## Exercise directions
The lines to return are those from the one containing "document.recompute()" down to the one containing "obj.matrix_world = Matrix.Identity(4)", inclusive; return them exactly and nothing else.

## Data extract

************

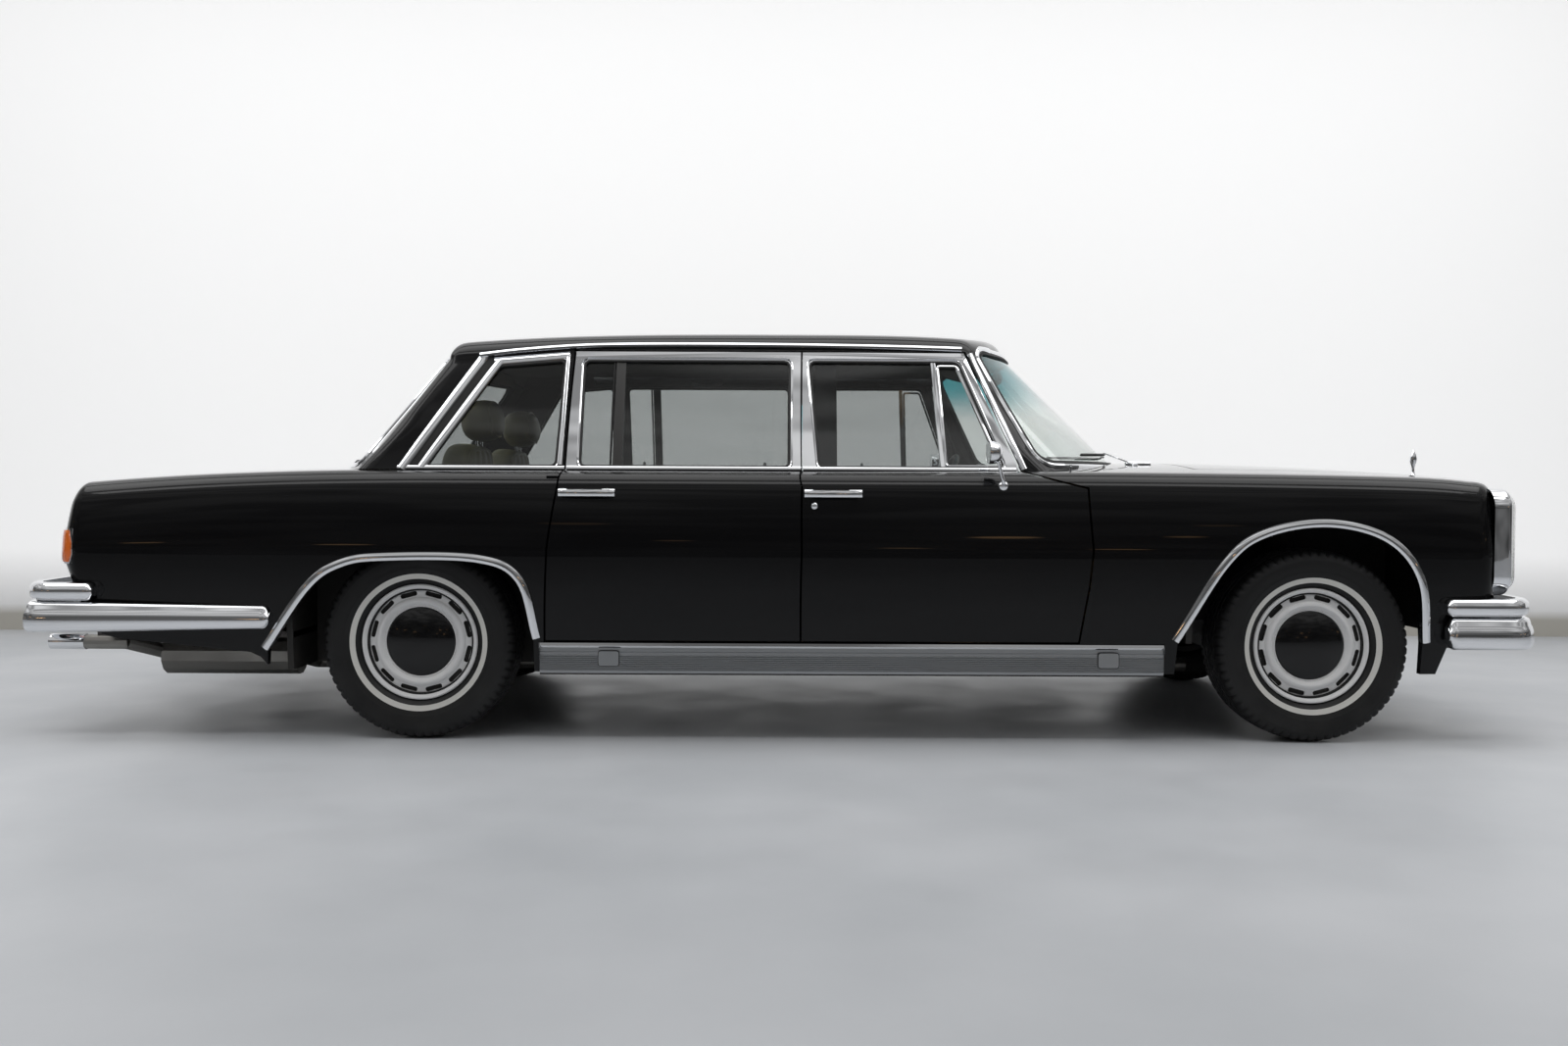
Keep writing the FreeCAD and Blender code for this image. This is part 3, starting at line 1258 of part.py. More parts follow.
rear_seat_half = s.rear_house_inner_y - s.panel - s.fit
cushion, back = seat_pair(0, rear_seat_half, s.rear_seat_front_x, s.rear_seat_rear_x, s.axle_floor_z + s.panel,
                          s.rear_cushion_top, s.rear_back_rear_x, s.rear_back_top, s.rear_back_thick)
bench = cushion.fuse(back)
rests = []
for y in (-s.seat_y, s.seat_y):
    rests.append(box(s.rear_back_rear_x + s.panel / 2, s.rear_back_rear_x + s.panel / 2 + s.headrest_thick,
                     y - s.headrest_half, y + s.headrest_half, s.rear_back_top,
                     s.rear_back_top + s.headrest_height))
keep("seat_rear", bench.fuse(rests).removeSplitter())

# Dashboard and steering

dash = side_extrusion([(s.dash_front_x, s.dash_low), (s.dash_rear_x + s.panel * 3, s.dash_low),
                       (s.dash_rear_x, s.dash_low + s.panel * 4), (s.dash_rear_x + s.panel, s.dash_top),
                       (s.dash_front_x, s.dash_top)], s.dash_half)
firewall_reach = box(s.dash_front_x, s.bulkhead_x - s.panel - s.fit, -s.dash_half * 0.6, s.dash_half * 0.6,
                     s.dash_low + s.panel, s.dash_low + s.panel * 4)
keep("dashboard", dash.fuse(firewall_reach).removeSplitter())

tilt = math.radians(s.wheel_tilt)
column_axis = V(math.cos(tilt), 0, -math.sin(tilt))
hub = V(s.wheel_x, s.wheel_y, s.wheel_z)
column_start = hub.add(V(column_axis).multiply(s.wheel_hub + s.fit))
column_end = hub.add(V(column_axis).multiply((s.dash_rear_x - s.wheel_x) / column_axis.x + s.panel * 2))
keep("steering_column", rod(column_start, column_end, s.column_radius).cut(kept[-1].Shape))
ring = faceted([(s.wheel_rim * math.cos(math.radians(60 * i + 30)),
                 s.wheel_ring + s.wheel_rim * math.sin(math.radians(60 * i + 30))) for i in range(6)], 20)
ring.rotate(V(0, 0, 0), V(0, 0, 1), -90)
ring.rotate(V(0, 0, 0), V(0, 1, 0), s.wheel_tilt)
ring.translate(hub)
boss = rod(hub, hub.add(V(column_axis).multiply(s.wheel_hub)), s.column_radius * 1.3)
spoke_half = s.wheel_rim * 1.6
spokes = Part.makeBox(spoke_half, s.wheel_ring * 2, s.wheel_rim, V(-spoke_half / 2, -s.wheel_ring, 0))
spokes.rotate(V(0, 0, 0), V(0, 1, 0), 90 + s.wheel_tilt)
spokes.translate(hub)
keep("steering_wheel", ring.fuse([boss, spokes]).removeSplitter())

# Mirrors and sill trims

mirror = rounded_box(s.mirror_x - s.mirror_depth / 2, s.mirror_x + s.mirror_depth / 2, -s.mirror_outer_y,
                     -s.mirror_inner_y, s.mirror_low + s.panel, s.mirror_high, s.panel)
base_x = s.mirror_x
pedestal = region(base_x - s.panel, base_x + s.panel, s.mirror_inner_y, s.mirror_inner_y + s.panel * 2,
                  s.crest_height - s.shoulder_height - s.panel, s.mirror_low + s.panel * 2)
arm_and_head = mirror.fuse(pedestal).cut(kept[0].Shape).Solids
arm_and_head = sorted(arm_and_head, key=lambda x: -x.Volume)[0]
keep("door_mirror_right", arm_and_head)
keep("door_mirror_left", mirrored(arm_and_head))

trim = region(s.trim_rear_x, s.trim_front_x, s.sill_outer_y, s.sill_outer_y + s.trim_thick, s.trim_low,
              s.sill_top_z - s.fit)
ribs = []
rib_pitch = s.trim_thick * 1.2
z = s.trim_low + s.panel
while z < s.sill_top_z - s.panel * 1.5:
    ribs.append(region(s.trim_rear_x, s.trim_front_x, s.sill_outer_y + s.trim_thick * 0.9,
                       s.sill_outer_y + s.trim_thick * 1.3, z, z + rib_pitch / 2))
    z += rib_pitch
for x in (s.jack_front_x, s.jack_rear_x):
    ribs.append(region(x - s.jack_cover / 2, x + s.jack_cover / 2, s.sill_outer_y + s.trim_thick * 0.9,
                       s.sill_outer_y + s.trim_thick * 1.5, s.trim_low + s.panel, s.sill_top_z - s.panel * 1.5))
trim = trim.fuse(ribs).removeSplitter()
keep("sill_trim_right", trim)
keep("sill_trim_left", mirrored(trim))

# Wheels: profiles turned about the axle in flats. Each point is read from the sheet


RIM = [("sizes.fit", "sizes.disc_hub_radius"),
       ("sizes.disc_y", "sizes.cap_ring_radius"),
       ("sizes.well_half - sizes.rim_lip", "sizes.rim_well_radius - sizes.rim_wall"),
       ("-sizes.well_half", "sizes.rim_well_radius - sizes.rim_wall"),
       ("-sizes.rim_width / 2", "sizes.bead_radius - sizes.rim_wall"),
       ("-sizes.rim_width / 2", "sizes.rim_radius"),
       ("-sizes.rim_width / 2 + sizes.rim_lip", "sizes.rim_radius"),
       ("-sizes.rim_width / 2 + sizes.rim_lip", "sizes.bead_radius - sizes.fit"),
       ("-sizes.well_half", "sizes.rim_well_radius"),
       ("sizes.well_half - sizes.rim_lip", "sizes.rim_well_radius"),
       ("sizes.rim_width / 2 - sizes.rim_lip", "sizes.bead_radius - sizes.fit"),
       ("sizes.rim_width / 2 - sizes.rim_lip", "sizes.rim_radius"),
       ("sizes.rim_width / 2", "sizes.rim_radius"),
       ("sizes.trim_y", "sizes.slot_ring_outer + sizes.rim_wall"),
       ("sizes.slot_ring_y", "sizes.slot_ring_outer"),
       ("sizes.cap_ring_y", "sizes.cap_ring_radius"),
       ("sizes.cap_ring_y", "sizes.cap_radius"),
       ("sizes.cap_top_y - sizes.rim_lip / 3", "sizes.cap_radius / 2")]
TYRE = [("-sizes.rim_width / 2 + sizes.rim_lip + sizes.fit", "sizes.bead_radius"),
        ("-sizes.rim_width / 2 + sizes.rim_lip + sizes.fit", "sizes.rim_radius + sizes.rim_lip / 2"),
        ("-sizes.tyre_width / 2", "sizes.sidewall_radius"),
        ("-sizes.tyre_width / 2 + sizes.rim_lip", "sizes.shoulder_radius"),
        ("-sizes.tread_half", "sizes.tyre_radius - sizes.rim_lip / 3"),
        ("-sizes.tread_half / 2", "sizes.tyre_radius"),
        ("sizes.tread_half / 2", "sizes.tyre_radius"),
        ("sizes.tread_half", "sizes.tyre_radius - sizes.rim_lip / 3"),
        ("sizes.tyre_width / 2 - sizes.rim_lip", "sizes.shoulder_radius"),
        ("sizes.tyre_width / 2", "sizes.sidewall_radius"),
        ("sizes.rim_width / 2 - sizes.rim_lip - sizes.fit", "sizes.rim_radius + sizes.rim_lip / 2"),
        ("sizes.rim_width / 2 - sizes.rim_lip - sizes.fit", "sizes.bead_radius")]


def read(points):
    """The values of a profile's expressions."""
    return [tuple(float(sheet.evalExpression(e.replace("sizes.", ""))) for e in pair) for pair in points]


WHEEL_SIDES = 24
slot_block = box(-s.slot_length / 2, s.slot_length / 2, s.slot_ring_y - s.slot_depth, s.trim_y + s.slot_depth,
                 s.slot_radius - s.slot_width / 2, s.slot_radius + s.slot_width / 2)
slot_count = int(s.slot_count)
slots = []
for i in range(slot_count):
    slot = slot_block.copy()
    slot.rotate(V(0, 0, 0), V(0, 1, 0), 360 * i / slot_count + 180 / WHEEL_SIDES)
    slots.append(slot)
rim_shape = faceted(read(RIM), WHEEL_SIDES, ends=(s.fit, s.cap_top_y)).cut(slots)
tyre_shape = faceted(read(TYRE), WHEEL_SIDES)
for end, x in (("front", s.front_axle_x), ("rear", s.rear_axle_x)):
    for side, sign, turn in (("right", -1, 180), ("left", 1, 0)):
        where = FreeCAD.Placement(V(x, sign * s.track_half, s.tyre_radius), FreeCAD.Rotation(V(0, 0, 1), turn))
        for name, shape in (("rim", rim_shape), ("tyre", tyre_shape)):
            piece = keep(name + "_" + end + "_" + side, shape)
            piece.Placement = where

# Knuckles

pin = bound("Cylinder", "kingpin", {
    "Radius": "sizes.kingpin_radius", "Height": "sizes.kingpin_high + sizes.arm_thick - sizes.kingpin_low",
    "Placement.Base.x": "sizes.front_axle_x", "Placement.Base.y": "0 - sizes.kingpin_y",
    "Placement.Base.z": "sizes.kingpin_low"})
stub = round_bar("hub_stub", "sizes.hub_radius", "sizes.hub_face_y - sizes.kingpin_y",
                 ("sizes.front_axle_x", "0 - sizes.hub_face_y", "sizes.tyre_radius"), V(0, 1, 0))
brake = round_bar("brake_disc", "sizes.disc_brake_radius", "sizes.panel",
                  ("sizes.front_axle_x", "0 - sizes.kingpin_y - 2 * sizes.panel", "sizes.tyre_radius"), V(0, 1, 0))
keep_mirrored("knuckle_left", keep_fused("knuckle_right", [pin, stub, brake]))

# Checks, then one file for each sub-part

document.recompute()
for item in document.Objects:
    if "Invalid" in item.State or "Error" in item.State:
        raise SystemExit("failed: " + item.Label)
os.makedirs("parts", exist_ok=True)
for piece in kept:
    shape = piece.Shape
    if shape.isNull() or not shape.isValid() or not shape.Solids:
        raise SystemExit("bad shape: " + piece.Label)
    if shape.ShapeType == "Compound" and len(shape.Solids) == 1:
        shape = shape.Solids[0]
    shape.exportStep("parts/" + piece.Label + ".step")
print(len(kept), "sub-parts")
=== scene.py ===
# %% [markdown]
# A classic four-door limousine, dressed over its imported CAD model. The CAD model holds the joints, the
# sizes and the hidden machinery. This script adds what the eye wants: smooth black panels, chrome, glass,
# leather and wood, each riding on the CAD body that carries it.

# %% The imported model
import json
import math
import bpy
import bmesh
import numpy as np
from mathutils import Matrix, Vector
from mathutils.bvhtree import BVHTree

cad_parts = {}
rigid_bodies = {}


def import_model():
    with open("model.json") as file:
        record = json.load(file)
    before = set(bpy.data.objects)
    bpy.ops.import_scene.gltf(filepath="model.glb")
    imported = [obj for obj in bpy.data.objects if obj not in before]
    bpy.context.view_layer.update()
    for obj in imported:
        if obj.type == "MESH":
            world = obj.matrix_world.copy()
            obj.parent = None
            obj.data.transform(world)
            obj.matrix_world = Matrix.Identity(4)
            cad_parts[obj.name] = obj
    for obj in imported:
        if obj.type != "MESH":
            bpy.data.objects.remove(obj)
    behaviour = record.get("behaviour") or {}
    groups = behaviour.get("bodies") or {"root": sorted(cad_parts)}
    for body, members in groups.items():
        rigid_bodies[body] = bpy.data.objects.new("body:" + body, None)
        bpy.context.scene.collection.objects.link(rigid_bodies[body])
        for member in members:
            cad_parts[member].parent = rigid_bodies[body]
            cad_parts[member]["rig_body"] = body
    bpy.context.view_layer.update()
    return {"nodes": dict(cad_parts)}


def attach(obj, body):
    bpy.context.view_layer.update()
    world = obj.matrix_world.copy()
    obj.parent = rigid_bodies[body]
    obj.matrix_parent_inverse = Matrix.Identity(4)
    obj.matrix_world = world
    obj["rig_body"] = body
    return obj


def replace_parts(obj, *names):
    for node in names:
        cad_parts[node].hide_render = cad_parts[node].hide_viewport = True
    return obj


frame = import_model()

# %% [markdown]
# The photograph is a side view from standing chest height, about five metres off, with a slight downward
# tilt. Pixel measurements of the wheels and the sill gave the place of the camera, and a small roll.

# %% Camera
TILT, ROLL = 1.53, 0.26
camera = bpy.data.objects.new("camera", bpy.data.cameras.new("camera"))
bpy.context.scene.collection.objects.link(camera)
bpy.context.scene.camera = camera
camera.data.lens = 32
camera.data.sensor_width = 36
camera.location = (0.015, -5.868, 0.913)
camera.rotation_euler = (Matrix.Rotation(math.radians(90 - TILT), 3, "X")
                         @ Matrix.Rotation(math.radians(ROLL), 3, "Z")).to_euler()
bpy.context.scene.view_settings.view_transform = "Standard"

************

## Result of the task
document.recompute()
for item in document.Objects:
    if "Invalid" in item.State or "Error" in item.State:
        raise SystemExit("failed: " + item.Label)
os.makedirs("parts", exist_ok=True)
for piece in kept:
    shape = piece.Shape
    if shape.isNull() or not shape.isValid() or not shape.Solids:
        raise SystemExit("bad shape: " + piece.Label)
    if shape.ShapeType == "Compound" and len(shape.Solids) == 1:
        shape = shape.Solids[0]
    shape.exportStep("parts/" + piece.Label + ".step")
print(len(kept), "sub-parts")
=== scene.py ===
# %% [markdown]
# A classic four-door limousine, dressed over its imported CAD model. The CAD model holds the joints, the
# sizes and the hidden machinery. This script adds what the eye wants: smooth black panels, chrome, glass,
# leather and wood, each riding on the CAD body that carries it.

# %% The imported model
import json
import math
import bpy
import bmesh
import numpy as np
from mathutils import Matrix, Vector
from mathutils.bvhtree import BVHTree

cad_parts = {}
rigid_bodies = {}


def import_model():
    with open("model.json") as file:
        record = json.load(file)
    before = set(bpy.data.objects)
    bpy.ops.import_scene.gltf(filepath="model.glb")
    imported = [obj for obj in bpy.data.objects if obj not in before]
    bpy.context.view_layer.update()
    for obj in imported:
        if obj.type == "MESH":
            world = obj.matrix_world.copy()
            obj.parent = None
            obj.data.transform(world)
            obj.matrix_world = Matrix.Identity(4)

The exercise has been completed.